The gist of the KE explanation is the equation: Work = KE = Fd = mad = ½mv2. If you have ever pushed a car out of the ditch, you will have some practical feel for this. It takes a lot of work (Fd, force over a distance) to get a vehicle from zero velocity to any velocity at all. The heavier the vehicle (m), the harder it is; the farther you have to push it (d), the harder it is. Once, the vehicle is moving, it is just as hard to stop it (as our daughter learned when her friend’s formerly stuck car rolled driverless and brakeless into the neighbor’s garage).
From the car example, we learn that the velocity of a microcosm cannot be increased or decreased instantaneously. The increase or decrease must occur over some distance and take some time. In the KE = ½mv2 equation, we get the distance by multiplying the average velocity ( ½ v) times the time it takes to reach the final velocity, vf. For instance, to accelerate a car from 0 to 60 mph in 10 seconds would take a distance of 440 feet (30 mph X 10 s or 44 ft/s X 10). That gives us the “d” in the Fd = mad equation. The mass, m, is assumed to be constant. Acceleration is the change in velocity. A change in velocity from 0 to 60 mph over 10 seconds is an acceleration of (0 + 60)/10 = 6 mph/s. That is, we increased the velocity by 6 mph for each second that we held the pedal to the metal.

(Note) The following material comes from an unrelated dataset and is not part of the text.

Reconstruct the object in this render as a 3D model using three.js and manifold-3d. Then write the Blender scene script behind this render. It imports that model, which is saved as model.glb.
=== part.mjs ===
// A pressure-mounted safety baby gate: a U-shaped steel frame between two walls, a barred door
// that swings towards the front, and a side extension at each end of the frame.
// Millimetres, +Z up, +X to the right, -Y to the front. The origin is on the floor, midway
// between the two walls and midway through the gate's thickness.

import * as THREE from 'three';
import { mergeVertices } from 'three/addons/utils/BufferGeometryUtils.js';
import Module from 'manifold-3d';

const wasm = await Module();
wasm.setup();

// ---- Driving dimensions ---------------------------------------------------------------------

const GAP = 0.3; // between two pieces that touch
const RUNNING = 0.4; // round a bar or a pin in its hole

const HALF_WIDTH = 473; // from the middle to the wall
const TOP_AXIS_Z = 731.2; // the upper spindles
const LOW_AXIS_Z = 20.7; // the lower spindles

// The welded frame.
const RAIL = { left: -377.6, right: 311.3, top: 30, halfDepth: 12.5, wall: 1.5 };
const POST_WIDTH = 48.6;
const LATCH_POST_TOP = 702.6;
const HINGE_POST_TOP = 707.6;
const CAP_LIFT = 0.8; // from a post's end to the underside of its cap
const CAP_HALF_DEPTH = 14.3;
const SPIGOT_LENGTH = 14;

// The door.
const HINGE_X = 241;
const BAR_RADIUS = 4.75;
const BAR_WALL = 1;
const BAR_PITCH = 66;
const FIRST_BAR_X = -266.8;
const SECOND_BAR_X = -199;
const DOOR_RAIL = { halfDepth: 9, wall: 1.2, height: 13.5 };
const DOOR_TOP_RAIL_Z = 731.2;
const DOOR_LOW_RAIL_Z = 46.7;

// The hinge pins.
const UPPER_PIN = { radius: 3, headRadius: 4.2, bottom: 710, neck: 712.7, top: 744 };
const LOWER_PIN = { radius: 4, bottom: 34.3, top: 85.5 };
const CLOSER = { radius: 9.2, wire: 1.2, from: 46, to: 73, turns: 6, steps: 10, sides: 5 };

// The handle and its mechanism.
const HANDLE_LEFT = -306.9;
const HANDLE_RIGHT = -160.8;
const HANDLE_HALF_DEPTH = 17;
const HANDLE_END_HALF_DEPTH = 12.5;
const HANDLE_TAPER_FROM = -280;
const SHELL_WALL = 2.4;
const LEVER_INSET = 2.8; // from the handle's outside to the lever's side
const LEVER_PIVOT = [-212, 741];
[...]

Stopping a microcosm in wet clay involves the same process in reverse. Velocity must drop to zero as the microcosm transfers its motion to the wet clay over the period in which it decelerates. As shown by the math manipulation done in the KE illustration above, time cancels out and velocity appears twice. I find the KE = mad equation to be a bit more intuitive. Kinetic energy then becomes what happens to a mass as it accelerates or decelerates over distance.